In mei 2010 kreeg ik de uitnodiging om in Burkina Faso deel te nemen aan een actieve ontmoeting van kunstenaars. Hoewel een sprong in het diepe, ging ik er met mijn vrouw graag naar toe.

De werkplek was een site buiten Zorgho, een plaats ruim 100 km ten oosten van de hoofdstad Ouagadougou. Het gezelschap bestond uit een vijftiental kunstenaars (acht nationaliteiten) van diverse disciplines: schilderen, batikken en beelden maken in hout, steen en brons. Daarnaast kregen zij ieder een stagiair uit Burkina Faso toegewezen en waren er de keukendames en de fotograaf.

De site bleek een idyllisch oord. De bodem was veelal licht met gras(?) begroeid, soms zanderig of rotsachtig. In de onmiddelijke omgeving waren akkertjes, waar geploegd en gezaaid werd. Verspreid tussen de bomen stonden een tiental tenten. Dichtbij onze tent stond mijn werktafel, onder een grote karité-boom. Doorlopend kwamen er kuddes runderen, schapen of geiten op bezoek, samen met hun herdertjes. En maar handjes geven.

Een deel van de tijd werd besteed aan het gezamenlijk project, het "Monument voor de Vrede". Een baobab-boom met een stam van stenen en met bronzen takken en vogels. (zie foto) Een ander deel was bestemd voor eigen werk; Oumar, mijn zeer ervaren stagiair, en ik maakten o.a. ieder onze eigen (zwarte en blanke) voet in was, die later als bronzen voeten-paar in dezelfde richting zouden gaan lopen.

De weg van was naar brons verliep volgens de eeuwenoude Afrikaanse traditie. De mal werd opgebouwd uit vele lagen, eerst pure ezelmest, daarna vermengd met aarde, met ijzerdraad ter versteviging. Elke laag vroeg om een dag drogen in de zon. Het verzamelde werk werd uitgestookt in een groot vuur en de gesmolten was opgevangen.

Nadat de nieuwe gietkroes met een gepaste ceremonie was ingewijd, werd daarin het brons (schroot) gesmolten, d.m.v. een houtskoolvuur. Later werd dat met "pollepels" in de hete mallen gegoten. 

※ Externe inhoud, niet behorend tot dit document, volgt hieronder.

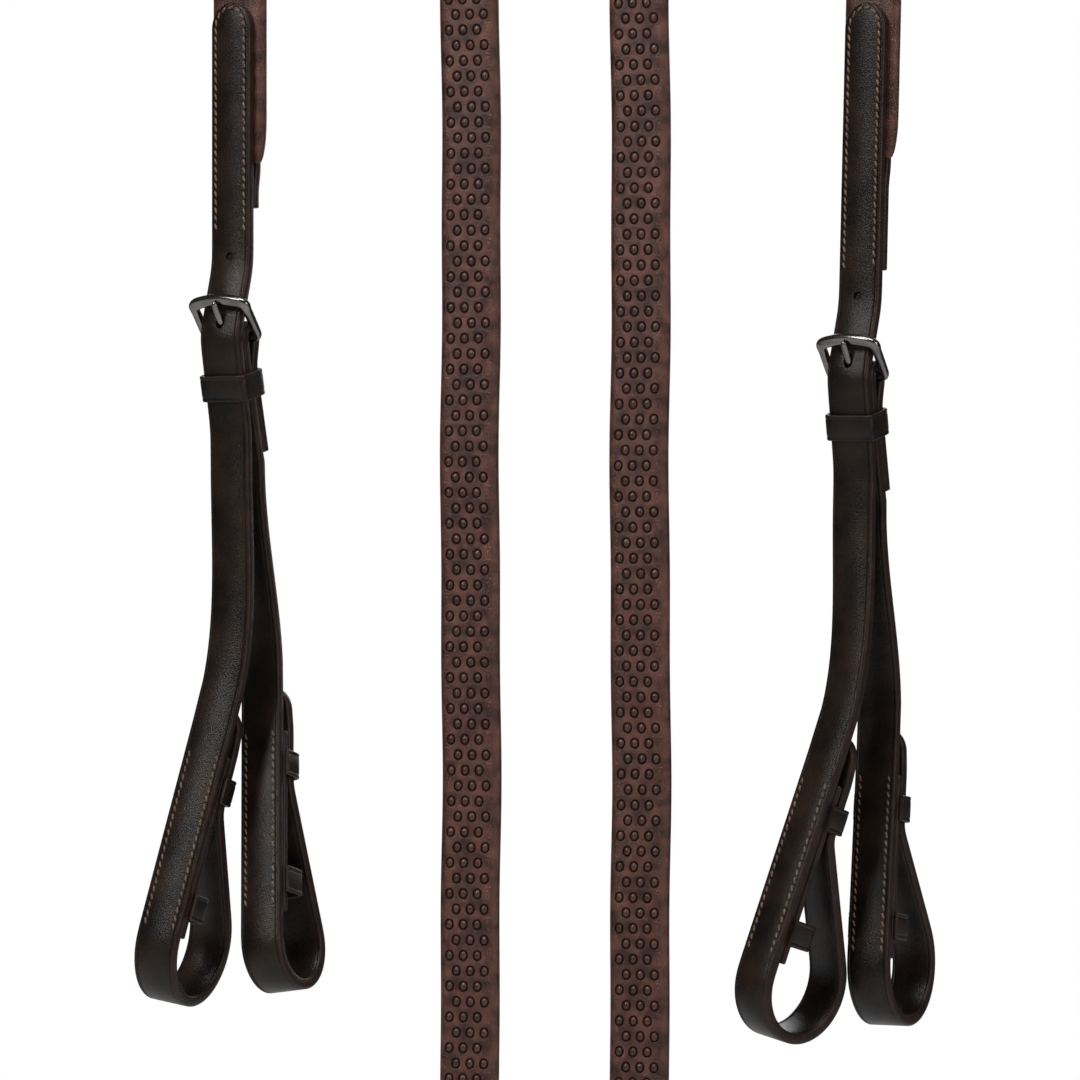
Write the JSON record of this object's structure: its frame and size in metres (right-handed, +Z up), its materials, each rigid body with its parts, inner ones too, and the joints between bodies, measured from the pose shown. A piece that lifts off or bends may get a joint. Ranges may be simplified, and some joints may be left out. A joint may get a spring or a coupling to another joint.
{
  "type": "leather reins",
  "caption": "Rubber-grip riding reins hung in an M: each bit end has a strap with a buckled-on second branch, hook-stud bit loops, and the halves meet in a centre buckle.",
  "frame": {"origin": "midway between the centres of the two arches in which the grips hang over their brackets", "axes": "+Z up, +X from the left half to the right half as seen from the front, -Y towards the viewer"},
  "size_m": [0.2885, 0.0763, 0.8789],
  "materials": {
    "rubber": "matt pimpled rubber with a slight sheen",
    "leather": "dark brown bridle leather, satin, edges reddish",
    "backing": "dark brown leather, flesh side smooth",
    "steel": "satin stainless steel"
  },
  "bodies": {
    "reins": {"left_rein_strap": "leather", "left_rubber_grip": "rubber", "left_front_strap_top": "leather", "right_rein_strap": "leather", "right_rubber_grip": "rubber", "right_front_strap_top": "leather", "centre_keeper": "leather"},
    "left_bit_end": {"left_front_strap_middle": "leather", "left_rear_strap_top": "leather", "left_branch_keeper": "leather"},
    "left_branch_frame": {"left_branch_buckle_frame": "steel"},
    "left_branch_tongue": {"left_branch_buckle_tongue": "steel"},
    "left_front_leg": {"left_front_leg_strap": "leather", "left_front_leg_backing": "backing", "left_front_upper_keeper": "leather", "left_front_lower_keeper": "leather", "left_front_hook_stud": "steel"},
    "left_rear_leg": {"left_rear_leg_strap": "leather", "left_rear_leg_backing": "backing", "left_rear_upper_keeper": "leather", "left_rear_lower_keeper": "leather", "left_rear_hook_stud": "steel"},
    "right_bit_end": {"right_front_strap_middle": "leather", "right_rear_strap_top": "leather", "right_branch_keeper": "leather"},
    "right_branch_frame": {"right_branch_buckle_frame": "steel"},
    "right_branch_tongue": {"right_branch_buckle_tongue": "steel"},
    "right_front_leg": {"right_front_leg_strap": "leather", "right_front_leg_backing": "backing", "right_front_upper_keeper": "leather", "right_front_lower_keeper": "leather", "right_front_hook_stud": "steel"},
    "right_rear_leg": {"right_rear_leg_strap": "leather", "right_rear_leg_backing": "backing", "right_rear_upper_keeper": "leather", "right_rear_lower_keeper": "leather", "right_rear_hook_stud": "steel"},
    "centre_frame": {"centre_buckle_frame": "steel"},
    "centre_tongue": {"centre_buckle_tongue": "steel"}
  },
  "joints": [
    {"name": "left_end_flex", "type": "hinge", "parent": "reins", "child": "left_bit_end", "pos_m": [-0.11495, -0.00441, -0.2027], "axis": [0.8829, -0.4695, 0], "range_deg": [-60, 60], "stiffness_Nm_per_rad": 0.05, "springref_deg": 0.56},
    {"name": "left_frame_swivel", "type": "hinge", "parent": "left_bit_end", "child": "left_branch_frame", "pos_m": [-0.11481, -0.00415, -0.2357], "axis": [0.8829, -0.4695, 0], "range_deg": [-1, 2]},
    {"name": "left_tongue_swing", "type": "hinge", "parent": "left_branch_frame", "child": "left_branch_tongue", "pos_m": [-0.11481, -0.00415, -0.2357], "axis": [0.8829, -0.4695, 0], "range_deg": [0, 3]},
    {"name": "left_front_flex", "type": "hinge", "parent": "left_bit_end", "child": "left_front_leg", "pos_m": [-0.11537, -0.00521, -0.2807], "axis": [0.8829, -0.4695, 0], "range_deg": [-45, 3], "stiffness_Nm_per_rad": 0.03, "springref_deg": -3.35},
    {"name": "left_rear_flex", "type": "hinge", "parent": "left_bit_end", "child": "left_rear_leg", "pos_m": [-0.11133, 0.00238, -0.2807], "axis": [0.8829, -0.4695, 0], "range_deg": [-3, 45], "stiffness_Nm_per_rad": 0.03, "springref_deg": 2.03},
    {"name": "right_end_flex", "type": "hinge", "parent": "reins", "child": "right_bit_end", "pos_m": [0.1088, -0.00265, -0.21656], "axis": [0.8569, -0.5149, -0.0262], "range_deg": [-60, 60], "stiffness_Nm_per_rad": 0.05, "springref_deg": 2.51},
    {"name": "right_frame_swivel", "type": "hinge", "parent": "right_bit_end", "child": "right_branch_frame", "pos_m": [0.10821, -0.00194, -0.24955], "axis": [0.8569, -0.5149, -0.0262], "range_deg": [-1, 2]},
    {"name": "right_tongue_swing", "type": "hinge", "parent": "right_branch_frame", "child": "right_branch_tongue", "pos_m": [0.10821, -0.00194, -0.24955], "axis": [0.8569, -0.5149, -0.0262], "range_deg": [0, 3]},
    {"name": "right_front_flex", "type": "hinge", "parent": "right_bit_end", "child": "right_front_leg", "pos_m": [0.10658, -0.00237, -0.29453], "axis": [0.8569, -0.5149, -0.0262], "range_deg": [-45, 0], "stiffness_Nm_per_rad": 0.03, "springref_deg": -4.51},
    {"name": "right_rear_flex", "type": "hinge", "parent": "right_bit_end", "child": "right_rear_leg", "pos_m": [0.11101, 0.005, -0.29453], "axis": [0.8569, -0.5149, -0.0262], "range_deg": [0, 45], "stiffness_Nm_per_rad": 0.03, "springref_deg": 6.37},
    {"name": "centre_frame_swivel", "type": "hinge", "parent": "reins", "child": "centre_frame", "pos_m": [-0.02855, 0, -0.775], "axis": [0, 1, 0], "range_deg": [-1, 2]},
    {"name": "centre_tongue_swing", "type": "hinge", "parent": "centre_frame", "child": "centre_tongue", "pos_m": [-0.02855, 0, -0.775], "axis": [0, 1, 0], "range_deg": [0, 3]}
  ]
}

De volgende dag werden de werkstukken uit hun mallen bevrijd en werd het monument van takken en vogels voorzien. Ook werd de laatste hand gelegd aan het individuele werk, waarna een expositie werd ingericht. De grote variatie aan kunstwerken maakte deze tentoonstelling tot een boeiend geheel.

Terugkijkend zijn het twee onvergetelijke weken geworden. Het verblijf in de natuur, de vriendelijke lokale bevolking, de officiële gelegenheden, maar vooral het intense contact met de andere deelnemers was heel bijzonder.